VPR’s Susan Keese has more.

(Lunch room sounds.)

(Keese) Bennington has a lot of students whose family incomes are low enough to qualify for free and reduced-price lunches. But you wouldn’t know that from the cafeteria line at Mount Anthony Union High. That’s because they’ve adopted a system where anyone can swipe a coded student ID to pay for lunch. (Sound of swiped card, beep, beep.)

(Sue Maguire) “So all they do is go through and swipe. Everybody does the same thing and no one knows who’s on free and reduced and who isn’t.”

(Keese) Sue Maguire is the principal at Mount Anthony Union High. She says the card system solved one problem. Many low-income students who avoided the program before out of embarrassment have now signed up for subsidized meals.

But that success created a new problem with the No Child Left Behind Act. The law says schools with 80 or more students receiving the subsidies must show improved test scores each year for disadvantaged students.

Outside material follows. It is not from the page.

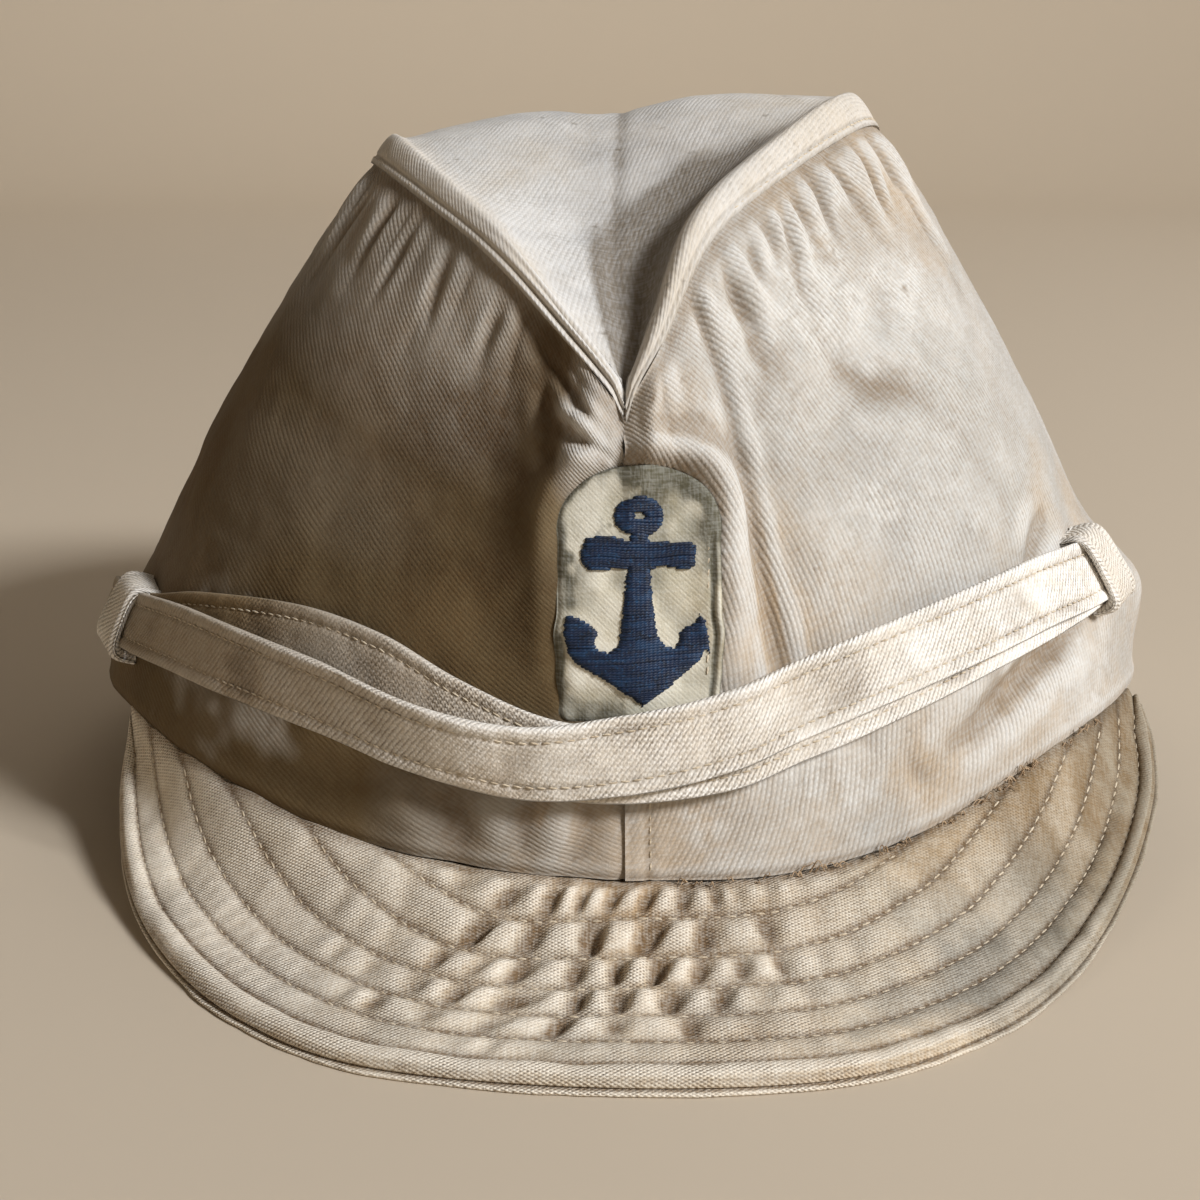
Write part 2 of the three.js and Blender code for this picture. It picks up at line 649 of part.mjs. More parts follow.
function patch() {
  const rows = 14;
  const outer = [];
  const inner = [];
  for (let i = 0; i < rows; i += 1) {
    const share = Math.sin((i / (rows - 1)) * 0.48 * Math.PI) / Math.sin(0.48 * Math.PI);
    const height = THREE.MathUtils.lerp(PATCH_BOTTOM, PATCH_TOP - 0.12, share);
    const half = patchHalfWidth(height);
    const columns = [-1, -0.75, -0.5, -0.25, 0, 0.25, 0.5, 0.75, 1];
    const at = (off) => columns.map((c) => frontPoint(PATCH_X + c * half, height, off));
    outer.push(at(PATCH_OFF + PATCH_CLOTH));
    inner.push(at(PATCH_OFF));
  }
  return mesh("badge_patch", sheetSolid(outer, inner), PATCH_GREEN);
}

// The outline of the anchor in its own plane, right half and mirrored left half joined by the ring
function anchorShape() {
  const shape = new THREE.Shape();
  const right = ANCHOR_SIDE;
  shape.moveTo(right[0].x, right[0].z);
  right.slice(1).forEach((p) => shape.lineTo(p.x, p.z));
  shape.lineTo(0, ANCHOR_POINT_Z);
  [...right].reverse().forEach((p) => shape.lineTo(-p.x, p.z));
  const steps = 14;
  const start = Math.asin(right[0].x / RING_HALF_WIDTH);
  for (let i = 0; i <= steps; i += 1) {
    const turn = start + (i / steps) * 2 * (Math.PI - start);
    const x = -RING_HALF_WIDTH * Math.sin(turn);
    const z = RING_Z - RING_HALF_HEIGHT * Math.cos(turn);
    if (i > 0 && i < steps) shape.lineTo(x, z);
  }
  const corners = [...Array(RING_HOLE_SIDES).keys()].map((i) => {
    const turn = (2 * Math.PI * i) / RING_HOLE_SIDES;
    return new THREE.Vector2(RING_HOLE * Math.cos(turn), RING_Z + RING_HOLE * Math.sin(turn));
  });
  shape.holes.push(new THREE.Path(corners));
  return shape;
}

function anchor() {
  const settings = { depth: 1, bevelEnabled: false, curveSegments: 8, steps: 1 };
  const cut = new THREE.ExtrudeGeometry(anchorShape(), settings);
  const geometry = new TessellateModifier(ANCHOR_LONGEST_EDGE, 8).modify(cut);
  const place = geometry.getAttribute("position");
  for (let k = 0; k < place.count; k += 1) {
    const off = ANCHOR_OFF + place.getZ(k) * ANCHOR_CLOTH;
    const point = frontPoint(ANCHOR_X + place.getX(k), place.getY(k), off);
    place.setXYZ(k, point.x, point.y, point.z);
  }
  geometry.computeVertexNormals();
  return mesh("anchor", geometry, NAVY);
}

function fieldCap() {
  const cap = new THREE.Group();
  cap.add(sidePanel(LEFT), sidePanel(RIGHT), topPanel(), peak());
  cap.add(strap("strap_front", STRAP_FRONT), strap("strap_back", STRAP_BACK));
  KEEPERS.forEach((row) => cap.add(keeper(row)));
  cap.add(patch(), anchor());
  return cap;
}

export default fieldCap();
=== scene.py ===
"""A worn cotton field cap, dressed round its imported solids.

The tables and sizes are millimetres in the crown's own frame: the middle of the rim at the origin, the
peak towards -Y, left (-X) and right (+X) as someone who faces the badge sees them, the table top at
height 0. Fabric.place() turns them into metres in the part's frame.
"""

import logging
import math
from collections.abc import Iterator, Sequence
from dataclasses import dataclass, field
from enum import Enum

import bpy
import numpy as np
from numpy.typing import NDArray
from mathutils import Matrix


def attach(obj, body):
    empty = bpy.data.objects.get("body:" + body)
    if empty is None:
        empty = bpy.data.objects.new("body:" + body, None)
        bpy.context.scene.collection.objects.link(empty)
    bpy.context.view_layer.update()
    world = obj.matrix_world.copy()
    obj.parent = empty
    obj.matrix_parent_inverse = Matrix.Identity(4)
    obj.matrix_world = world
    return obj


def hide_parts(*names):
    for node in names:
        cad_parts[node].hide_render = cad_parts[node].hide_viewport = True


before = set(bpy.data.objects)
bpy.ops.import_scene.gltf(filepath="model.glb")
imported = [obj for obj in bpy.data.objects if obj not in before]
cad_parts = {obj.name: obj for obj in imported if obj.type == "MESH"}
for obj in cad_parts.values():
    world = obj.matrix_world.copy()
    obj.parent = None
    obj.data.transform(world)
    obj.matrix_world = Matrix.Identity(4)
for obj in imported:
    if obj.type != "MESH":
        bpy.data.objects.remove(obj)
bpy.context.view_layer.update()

Array = NDArray[np.float64]
Faces = NDArray[np.int64]
Point = tuple[float, float, float]
Screen = tuple[int, int, int]
Paint = tuple[float, float, float, float]

MM = 0.001
CENTRE_BACK = 19.8
log = logging.getLogger("field_cap")


class Side(Enum):
    """A half of the cap, as someone who faces the badge sees it."""

    LEFT = -1
    RIGHT = 1


class Table:
    """Named columns over a place, read as one smooth line."""

    def __init__(self, columns: str, rows: Sequence[Sequence[float]]) -> None:
        """Keeps the columns.

        Args:
            columns: their names, parted by spaces; the first is the place.
            rows: one row of numbers for each place, in rising order where the table is read between.
        """
        self.names = columns.split()
        self.values = np.array(rows, float)

    def __getitem__(self, name: str) -> Array:
        """One column as it stands in the table."""
        return self.values[:, self.names.index(name)]

    def at(self, name: str, place: Array) -> Array:
        """Reads a column between its rows.

        Args:
            name: the column.
            place: where to read it.

        Returns:
            Cubic Hermite values: each row's slope is that of the line from the row before it to the
            row after it.
        """
        x, value = self.values[:, 0], self[name]
        rows = np.arange(len(x))
        before, after = np.maximum(rows - 1, 0), np.minimum(rows + 1, len(x) - 1)
        slope = (value[after] - value[before]) / (x[after] - x[before])
        row = np.clip(np.searchsorted(x, place, side="right") - 1, 0, len(x) - 2)
        span = x[row + 1] - x[row]
        s = held((place - x[row]) / span)
        leave = s * (1 - s) ** 2 * span * slope[row]
        arrive = s * s * (s - 1) * span * slope[row + 1]
        return value[row] + (value[row + 1] - value[row]) * (s * s * (3 - 2 * s)) + leave + arrive

    def points(self, place: Array) -> Array:
        """Reads the columns x, y and z as points."""
        return np.stack([self.at(axis, place) for axis in "xyz"], -1)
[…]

(Maguire) “Truly if we hadn’t put the swipe card system in we would have got the second good check mark, cause we made overall AYP this year. So to me that’s very punitive.”

(Keese) AYP is adequate yearly progress toward a goal of total proficiency for all students in the year 2014. The law requires students in different categories to show progress towards that goal each year. Bennington’s schools have been cited before, under the old state assessment system. Those old problems are part of why the school’s in corrective action now.

But Maguire says the schools are improving, as current school-wide test scores show. It was only the low-income category that failed to show adequate progress this year. If the school had 79 disadvantaged students instead of 80 or more, it wouldn’t have had to show separate scores for those students. And it wouldn’t have been singled out.

Mount Anthony Middle school is in a similar situation with special needs students who failed to demonstrate improvement this year. Many of those special needs have also been linked to poverty.

(Cate) “There are likely over the years going to be a number of schools in this particular circumstance, and a lot of it will have to do with the demographics of the population.”

(Keese) Richard Cate is Vermont’s Commissioner of education. He says it’s no secret that low-income students don’t perform as well on average. Most often he says it’s because they enter kindergarten behind the curve.

Cate says the state will work closely with Bennington on special programs for disadvantaged students and their teachers.

(Cate) “But I have to tell you, I’m absolutely convinced that there isn’t enough resources in the world to undo the lack of preparedness these kids have. We really need to approach it long before they get to school. Early childhood education is the only thing that will ever have a significant effect.”

(Keese) Cate says schools also need to stop thinking of ‘corrective action’ as punishment and start seeing it as an opportunity to improve.

For Vermont Public Radio, I’m Susan Keese.